Count the lines below that contain the word "bodies" and give only that number.

START DATASET CONTENT

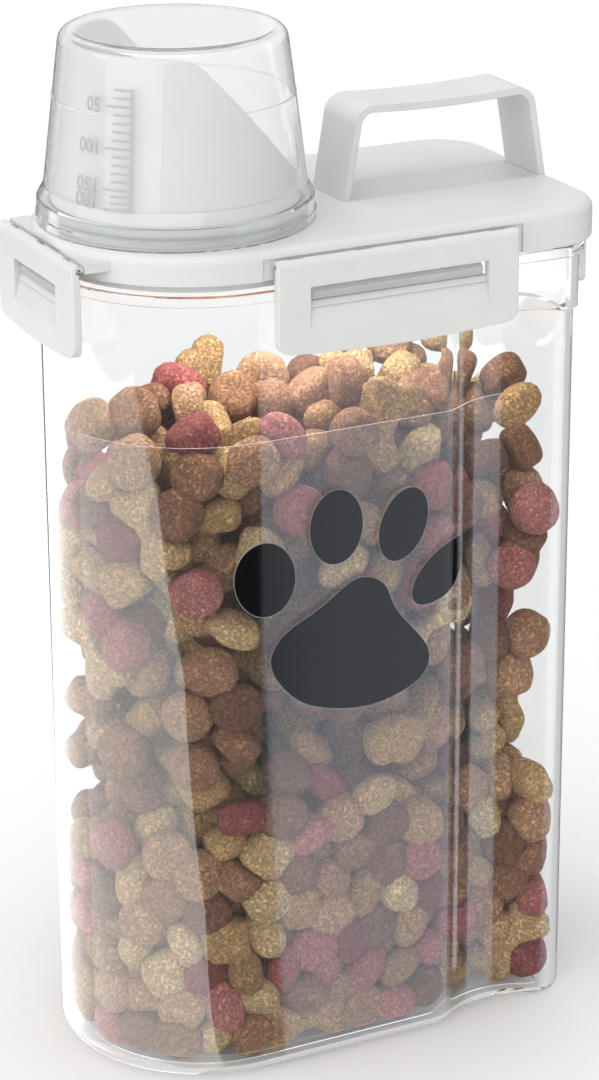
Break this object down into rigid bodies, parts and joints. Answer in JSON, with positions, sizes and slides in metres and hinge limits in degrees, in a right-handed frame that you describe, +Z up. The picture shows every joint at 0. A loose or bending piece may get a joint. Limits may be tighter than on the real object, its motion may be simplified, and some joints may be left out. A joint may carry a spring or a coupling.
{
  "type": "pet food bin",
  "caption": "Tall clear dry-food bin with a finger-grip waist, latched lid, strap handle, pouring spout and a measuring cup as its cap.",
  "frame": {"origin": "centre of the bounding box in plan, on the floor under the container", "axes": "+X towards the flat end with the handle, -X towards the round pouring end, +Y towards the back side, +Z up"},
  "size_m": [0.1734, 0.105, 0.3286],
  "materials": {
    "clear_plastic": "gloss",
    "film": "gloss",
    "white_plastic": "satin",
    "silicone": "matte"
  },
  "bodies": {
    "container": {"container": "clear_plastic", "film_label": "film", "front_catch_lip": "clear_plastic", "back_catch_lip": "clear_plastic", "pour_end_catch_lip": "clear_plastic", "handle_end_catch_lip": "clear_plastic"},
    "lid": {"lid": "white_plastic", "lid_gasket": "silicone", "handle": "white_plastic", "pour_spout": "white_plastic", "spout_seal": "silicone"},
    "cup": {"measuring_cup": "clear_plastic"},
    "front_latch": {"front_latch": "white_plastic"},
    "back_latch": {"back_latch": "white_plastic"},
    "pour_end_latch": {"pour_end_latch": "white_plastic"},
    "handle_end_latch": {"handle_end_latch": "white_plastic"}
  },
  "joints": [
    {"name": "lid_lift", "type": "slide", "parent": "container", "child": "lid", "axis": [0, 0, 1], "range_m": [0, 0.07], "deforming": ["front_catch_lip", "back_catch_lip", "pour_end_catch_lip", "handle_end_catch_lip"]},
    {"name": "cup_lift", "type": "slide", "parent": "lid", "child": "cup", "axis": [0, 0, 1], "range_m": [0, 0.07]},
    {"name": "front_latch_hinge", "type": "hinge", "parent": "lid", "child": "front_latch", "pos_m": [0.0086, -0.0502, 0.2664], "axis": [-1, 0, 0], "range_deg": [0, 100]},
    {"name": "back_latch_hinge", "type": "hinge", "parent": "lid", "child": "back_latch", "pos_m": [0.0086, 0.0502, 0.2664], "axis": [1, 0, 0], "range_deg": [0, 100]},
    {"name": "pour_end_latch_hinge", "type": "hinge", "parent": "lid", "child": "pour_end_latch", "pos_m": [-0.0844, 0, 0.2664], "axis": [0, 1, 0], "range_deg": [0, 100]},
    {"name": "handle_end_latch_hinge", "type": "hinge", "parent": "lid", "child": "handle_end_latch", "pos_m": [0.0844, 0, 0.2664], "axis": [0, -1, 0], "range_deg": [0, 100]}
  ]
}
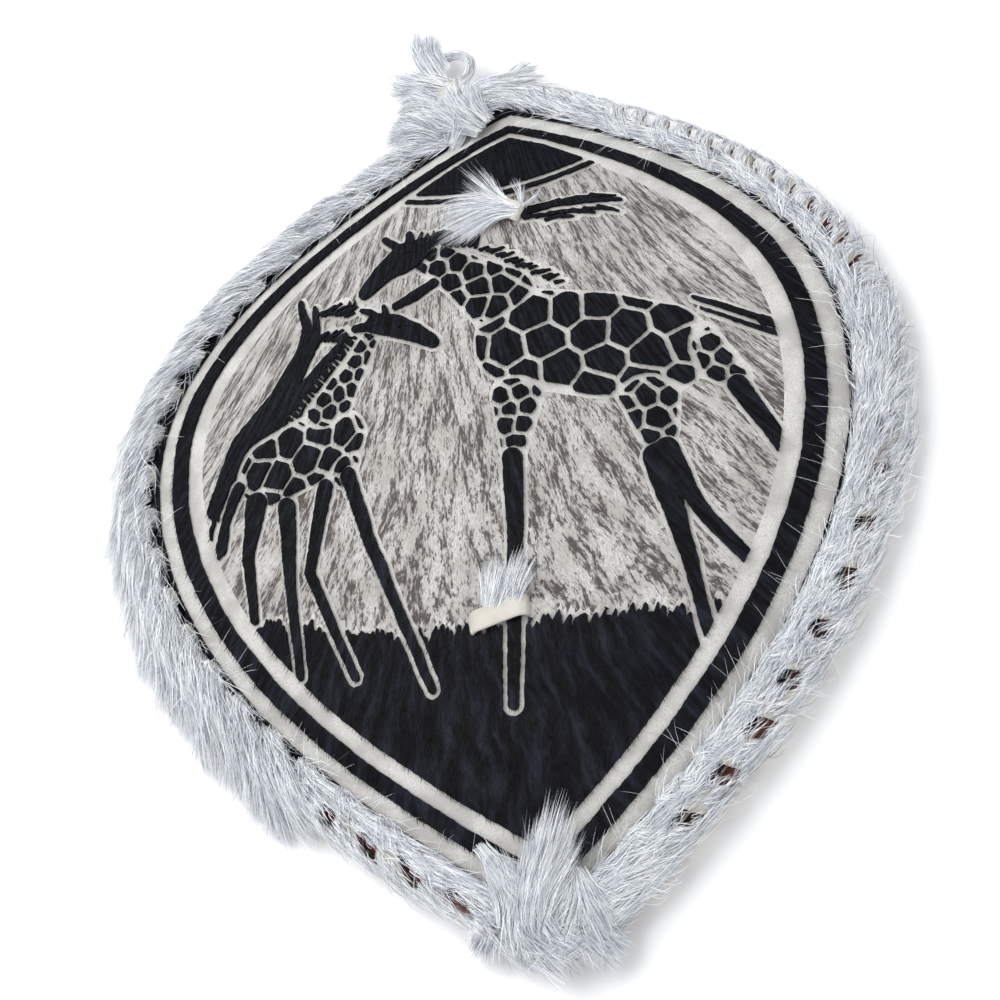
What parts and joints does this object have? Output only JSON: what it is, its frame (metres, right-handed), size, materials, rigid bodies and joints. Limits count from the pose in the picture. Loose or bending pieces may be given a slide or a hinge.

END DATASET CONTENT

> _RESULT OF THE EXERCISE_: 3